Billy Woodward: ABC ’20/20′ Profiles Fatal Shooting Of Neighbors In Titusville, Florida, ‘Stand Your Ground’ Case
Billy Woodward, the Titusville, Florida, man who gunned down three of his neighbors in a fatal shooting in 2012, will have his case featured tonight on ABC 20/20. Authorities say that during Labor Day 2012, Billy Woodward, aka William Woodward, shot Roger Picior, Gary Hembree, and Bruce Blake because they had been threatening him and his family. Picior and Hembree died in the ambush, while Bruce Blake survived. Billy Woodward tried to use the Florida’s controversial “stand your ground” law in order to escape prosecution.
My question about 20/20‘s coverage isn’t rhetorical. Although ABC is one of three networks my TV antennae picks up (sometimes), I couldn’t watch their segment about this Florida 18th Judicial Circuit Stand Your Ground case.
For one thing, I had to talk to the sister of one of this circuit’s framed innocents I advocate for about a confusing and potentially dangerous interaction her brother had this week with a corrections supervisor.
For another thing, I knew that 20/20 likely wouldn’t mention that this is the same circuit where the state attorneys’ office so egregiously mishandled Trayvon Martin’s murder, and the same circuit where Michael Dunn – who killed Jordan Davis – resided, and the same circuit where a community college shooting got very little attention, although it led to changing campus carry laws, and although Stand Your Ground was apparently involved.
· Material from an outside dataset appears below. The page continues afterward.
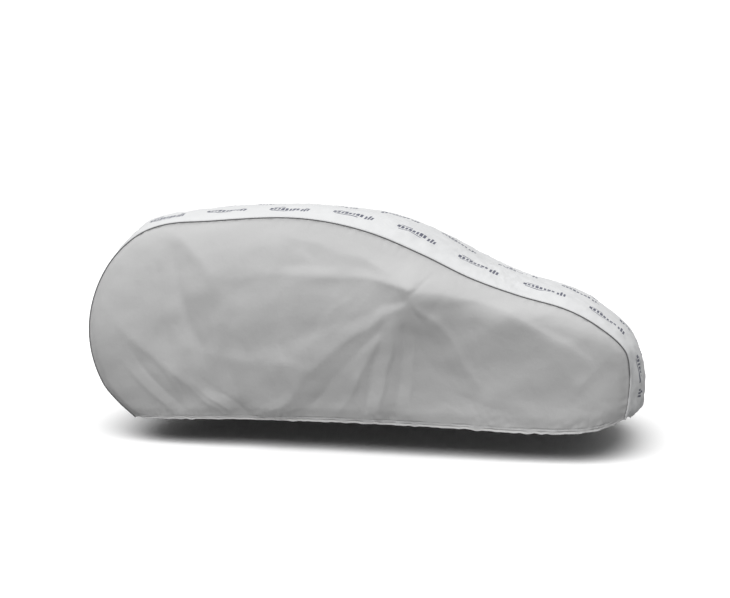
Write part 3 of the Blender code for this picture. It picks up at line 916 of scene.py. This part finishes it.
def printed_dashes(finish, pattern):
    """How strongly the print covers each place of the pattern, from 0 to 1."""
    place = finish.node("ShaderNodeSeparateXYZ")
    finish.join(pattern, place.inputs[0])
    rows = finish.maths("ADD", finish.maths("MULTIPLY", place.outputs["Y"], 1 / PRINT_ROW_PITCH), 0.5)
    in_row = finish.from_middle(rows, PRINT_ROW_PITCH)
    is_second = finish.maths("FLOORED_MODULO", finish.maths("FLOOR", rows), 2.0)
    shift = finish.maths("MULTIPLY", is_second, PRINT_STAGGER)
    shifted = finish.maths("ADD", place.outputs["X"], shift)
    in_group = finish.from_middle(finish.maths("MULTIPLY", shifted, 1 / PRINT_PITCH), PRINT_PITCH)
    cover = None
    for dash in PRINT_GROUP:
        ends = finish.inside(in_group, dash.along, dash.half_length)
        sides = finish.inside(in_row, dash.across, dash.half_width)
        mark = finish.maths("MULTIPLY", ends, sides)
        cover = mark if cover is None else finish.maths("MAXIMUM", cover, mark)
    return cover


def printed_over(finish, shade, pattern):
    """The shade with the print's worn ink over it."""
    worn = finish.spread(finish.noise(pattern, WORN_INK), *PRINT_WEAR, soft=True)
    ink = finish.node("ShaderNodeMix", data_type="RGBA")
    ink.inputs["B"].default_value = (*PRINT_INK, 1)
    finish.join(finish.maths("MULTIPLY", printed_dashes(finish, pattern), worn), ink.inputs["Factor"])
    finish.join(shade, ink.inputs["A"])
    return ink.outputs["Result"]


def nonwoven_cloth(name, colour, uneven, roughness, sheen, printed=False):
    """Spun-bonded cloth: matted fibres, pressed together in rows of small points, uneven in tone."""
    finish = Finish(name)
    pattern = finish.node("ShaderNodeUVMap", uv_map="pattern").outputs["UV"]
    place = finish.node("ShaderNodeTexCoord").outputs["Object"]
    clouds = finish.noise(place, CLOUDS)
    fibres = finish.noise(finish.mapped(pattern, Scale=FIBRE_STRETCH), FIBRES)
    creases = finish.noise(place, CREASES)
    points = finish.node("ShaderNodeTexVoronoi", voronoi_dimensions="2D", feature="F1")
    points.inputs["Scale"].default_value = PRESSED_POINTS
    points.inputs["Randomness"].default_value = 0.0
    turned = finish.mapped(pattern, Rotation=(0, 0, math.radians(PRESSED_TURN)))
    finish.join(turned, points.inputs["Vector"])
    pressed = finish.spread(points.outputs["Distance"], 0.0, 1.0, soft=True)

    cloud_tone = finish.spread(clouds, 1 - uneven, 1 + uneven)
    fibre_tone = finish.spread(fibres, 0.93, 1.07)
    shade = finish.tinted(colour, finish.maths("MULTIPLY", cloud_tone, fibre_tone))
    if printed:
        shade = printed_over(finish, shade, pattern)
    finish.join(shade, finish.shader.inputs["Base Color"])

    rough = finish.spread(clouds, roughness - ROUGHNESS_SPREAD, roughness + ROUGHNESS_SPREAD)
    finish.join(rough, finish.shader.inputs["Roughness"])
    normal = finish.bump(creases, distance=0.004, strength=0.35)
    normal = finish.bump(fibres, distance=0.0006, strength=0.5, under=normal)
    normal = finish.bump(pressed, distance=0.0005, strength=0.5, under=normal)
    finish.join(normal, finish.shader.inputs["Normal"])
    finish.shader.inputs["Sheen Weight"].default_value = sheen
    finish.shader.inputs["Specular IOR Level"].default_value = 0.25
    return finish.material


def bias_tape(name, colour):
    """Dark woven tape drawn round a cord."""
    finish = Finish(name)
    place = finish.node("ShaderNodeTexCoord").outputs["Object"]
    weave = finish.noise(place, WEAVE)
    worn = finish.noise(place, WORN_TAPE)
    tone = finish.maths("MULTIPLY", finish.spread(weave, 0.7, 1.3), finish.spread(worn, 0.85, 1.15))
    finish.join(finish.tinted(colour, tone), finish.shader.inputs["Base Color"])
    finish.join(finish.spread(worn, 0.6, 0.75), finish.shader.inputs["Roughness"])
    finish.join(finish.bump(weave, distance=0.0008, strength=0.6), finish.shader.inputs["Normal"])
    return finish.material


def sewing_thread(name, colour):
    """Twisted thread with a faint shine."""
    finish = Finish(name)
    place = finish.node("ShaderNodeTexCoord").outputs["Object"]
    twist = finish.noise(place, TWIST)
    shade = finish.node("ShaderNodeMix", data_type="RGBA")
    shade.inputs["A"].default_value = (*[0.75 * c for c in colour], 1)
    shade.inputs["B"].default_value = (*[1.2 * c for c in colour], 1)
    finish.join(twist, shade.inputs["Factor"])
    finish.join(shade.outputs["Result"], finish.shader.inputs["Base Color"])
    finish.join(finish.spread(twist, 0.45, 0.6), finish.shader.inputs["Roughness"])
    finish.join(finish.bump(twist, distance=0.0004, strength=0.6), finish.shader.inputs["Normal"])
    return finish.material


# ---- Studio --------
FLOOR_HALF_WIDTH = 60
FLOOR_SEEN = 0.98
FLOOR_BOUNCE = 0.30  # the share of light that it throws back at the cover


def make_floor():
    """A plain pale floor, which throws back less light than it shows."""
    bm = bmesh.new()
    bmesh.ops.create_grid(bm, x_segments=1, y_segments=1, size=FLOOR_HALF_WIDTH)
    bmesh.ops.translate(bm, verts=bm.verts, vec=(0, 0, float(TO_ROOF[2])))
    mesh = bpy.data.meshes.new("studio_floor")
    bm.to_mesh(mesh)
    bm.free()
    floor = bpy.data.objects.new("studio_floor", mesh)
    finish = Finish("pale_floor")
    path = finish.node("ShaderNodeLightPath")
    shade = finish.spread(path.outputs["Is Camera Ray"], FLOOR_BOUNCE, FLOOR_SEEN)
    finish.join(shade, finish.shader.inputs["Base Color"])
    finish.shader.inputs["Roughness"].default_value = 0.9
    finish.shader.inputs["Specular IOR Level"].default_value = 0.0
    mesh.materials.append(finish.material)
    bpy.context.scene.collection.objects.link(floor)


SKY_LOW = 0.16
SKY_RISE = 0.80  # how much brighter the ceiling is straight above
SKY_POWER = 2.0
BACKGROUND = 1.1  # how bright the camera sees it
KEY_HEIGHT = 62  # degrees above the floor
KEY_TURN = -12  # degrees from straight before the right-hand side; under 0 is towards the tail
KEY_SPREAD = 65  # degrees across
KEY_POWER = 2.83


def make_light():
    """Soft light from all over the ceiling and a broad key light, over a white background."""
    world = bpy.data.worlds.new("studio")
    bpy.context.scene.world = world
    world.use_nodes = True
    nodes, links = world.node_tree.nodes, world.node_tree.links
    direction = nodes.new("ShaderNodeTexCoord")
    split = nodes.new("ShaderNodeSeparateXYZ")
    height = nodes.new("ShaderNodeMath")
    height.operation = "POWER"
    height.inputs[1].default_value = SKY_POWER
    glow = nodes.new("ShaderNodeMath")
    glow.operation = "MULTIPLY_ADD"
    glow.inputs[1].default_value = SKY_RISE
    glow.inputs[2].default_value = SKY_LOW
    path = nodes.new("ShaderNodeLightPath")
    seen = nodes.new("ShaderNodeMix")
    seen.data_type = "FLOAT"
    seen.inputs["B"].default_value = BACKGROUND
    links.new(direction.outputs["Generated"], split.inputs["Vector"])
    links.new(split.outputs["Z"], height.inputs[0])
    links.new(height.outputs[0], glow.inputs[0])
    links.new(path.outputs["Is Camera Ray"], seen.inputs["Factor"])
    links.new(glow.outputs[0], seen.inputs["A"])
    links.new(seen.outputs["Result"], nodes["Background"].inputs["Strength"])
    nodes["Background"].inputs["Color"].default_value = (1, 1, 1, 1)

    key = bpy.data.objects.new("key_light", bpy.data.lights.new("key_light", "SUN"))
    key.data.energy = KEY_POWER
    key.data.angle = math.radians(KEY_SPREAD)
    key.rotation_euler = Euler((math.radians(90 - KEY_HEIGHT), 0, math.radians(KEY_TURN)))
    bpy.context.scene.collection.objects.link(key)


CAMERA_PLACE = (2.17, -6.82, -0.013)
CAMERA_DOWN = 5.18  # degrees below level
CAMERA_TURN = 12.5  # degrees from straight across the cover towards the tail


def make_camera():
    """A camera where the photo's stood, with a common 50 mm lens."""
    data = bpy.data.cameras.new("photo_camera")
    data.lens = 50
    data.sensor_width = 36
    camera = bpy.data.objects.new("photo_camera", data)
    camera.location = CAMERA_PLACE
    camera.rotation_euler = Euler((math.radians(90 - CAMERA_DOWN), 0, math.radians(CAMERA_TURN)))
    bpy.context.scene.collection.objects.link(camera)
    bpy.context.scene.camera = camera


# ---- The cover --------
STRIP_WHITE = (0.62, 0.625, 0.63)
PANEL_GREY = (0.47, 0.47, 0.47)
PIPING_DARK = (0.15, 0.15, 0.155)
THREAD_PALE = (0.50, 0.505, 0.515)
THREAD_GREY = (0.33, 0.33, 0.335)


def make_strip(cloth, thread):
    """The top strip, with its stitching beside both seams and along both hems."""
    points, flat = strip_points()
    strip = finish_piece(cloth_sheet("strip_cloth", points, flat, False), cloth)
    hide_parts("top_strip")
    normals = grid_normals(points)
    from_right = lengths_from_start(points, 1)
    run = lengths_from_start(points, 0)
    route = line_at(points, from_right, SEAM_STITCH_FROM)
    ways = line_at(normals, from_right, SEAM_STITCH_FROM)
    for word, mirror in SIDES:
        row = stitches(f"seam_stitches_{word}", route, ways, mirror, STRIP_STITCH_MARGIN)
        finish_piece(row, thread)
    for word, grid, outwards, depth in (
        ("tail", points, normals, run),
        ("nose", points[::-1], normals[::-1], run[-1:] - run[::-1]),
    ):
        route = line_at(grid.swapaxes(0, 1), depth.T, HEM_HEIGHT)
        ways = line_at(outwards.swapaxes(0, 1), depth.T, HEM_HEIGHT)
        row = stitches(f"hem_stitches_{word}", route, ways, False, STRIP_STITCH_MARGIN)
        finish_piece(row, thread)


def make_side(word, mirror, cloth, thread, tape):
    """One side panel with its hem's stitching, and the piping in its seam."""
    points, flat = panel_points(mirror)
    panel = finish_piece(cloth_sheet(f"side_cloth_{word}", points, flat, mirror), cloth)
    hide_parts(f"side_panel_{word}")
    above = lengths_from_start(points, 1)
    route = line_at(points, above, HEM_HEIGHT)
    ways = line_at(grid_normals(points), above, HEM_HEIGHT)
    row = stitches(f"hem_stitches_{word}", route, ways, mirror, PANEL_STITCH_MARGIN)
    sewn = finish_piece(row, thread)
    piping = finish_piece(seam_piping(f"piping_{word}", mirror), tape)
    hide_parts(f"seam_piping_{word}")


def main():
    make_camera()
    make_light()
    make_floor()
    bpy.context.scene.view_settings.view_transform = "Standard"
    white = nonwoven_cloth(
        "white_cloth_finish", STRIP_WHITE, uneven=0.02, roughness=0.72, sheen=0.05, printed=True
    )
    grey = nonwoven_cloth("grey_cloth_finish", PANEL_GREY, uneven=0.03, roughness=0.74, sheen=0.10)
    dark = bias_tape("dark_piping_finish", PIPING_DARK)
    pale_thread = sewing_thread("pale_thread_finish", THREAD_PALE)
    grey_thread = sewing_thread("grey_thread_finish", THREAD_GREY)
    make_strip(white, pale_thread)
    for word, mirror in SIDES:
        make_side(word, mirror, grey, grey_thread, dark)


main()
Then there’s the matter of being unwilling to subject myself to the media’s self-misdirected attention: the Florida Self-Defense/Stand Your Ground case that likely deserves the most media attention – John Wesley Dobbs IV’s – gets the very least. There has been one (1) news item about John, in which four Orlando Sentinel reporters claimed that John had killed a black man in a racially motivated altercation. Wrong. John was the only black man involved in the altercation, which was at least four-on-one, and clearly instigated by the non-blacks, who approached John’s vehicle. Rather than interview John – which would have let reporters see that he’d just successfully defended his life (and his girlfriend’s) – the reporters interviewed the attorney of the night club where John and his girlfriend were attacked … who of course was not there at the time, and was only seeking to reduce the club’s liability in the event of lawsuits. The nightclub was situated roughly 20 as-the-crow-flies miles from where Trayvon Martin was murdered, but was in the 9th Judicial Circuit, the 18th Judicial Circuit’s favorite to-go circuit for predetermined outcomes in transferred cases. And vice-versa.
Apologies to 20/20 if they indeed covered the other three other Florida 18th Judicial Circuit Court Stand Your Ground cases will not be forthcoming – 20/20 had the greatest ability to resolve scores of intact 18th Judicial Circuit frame-ups just by doing a follow up on their own 1980’s story about phony “scent evidence” expert dog handler John Preston. I asked; 20/20 didn’t bother to answer … ABC’s concern for the availability of justice is so conflicted that it’s clear to me that John Quiñones ought set up his cameras inside ABC’s headquarter to film an entire season of “What Would You Do?” featuring ABC execs.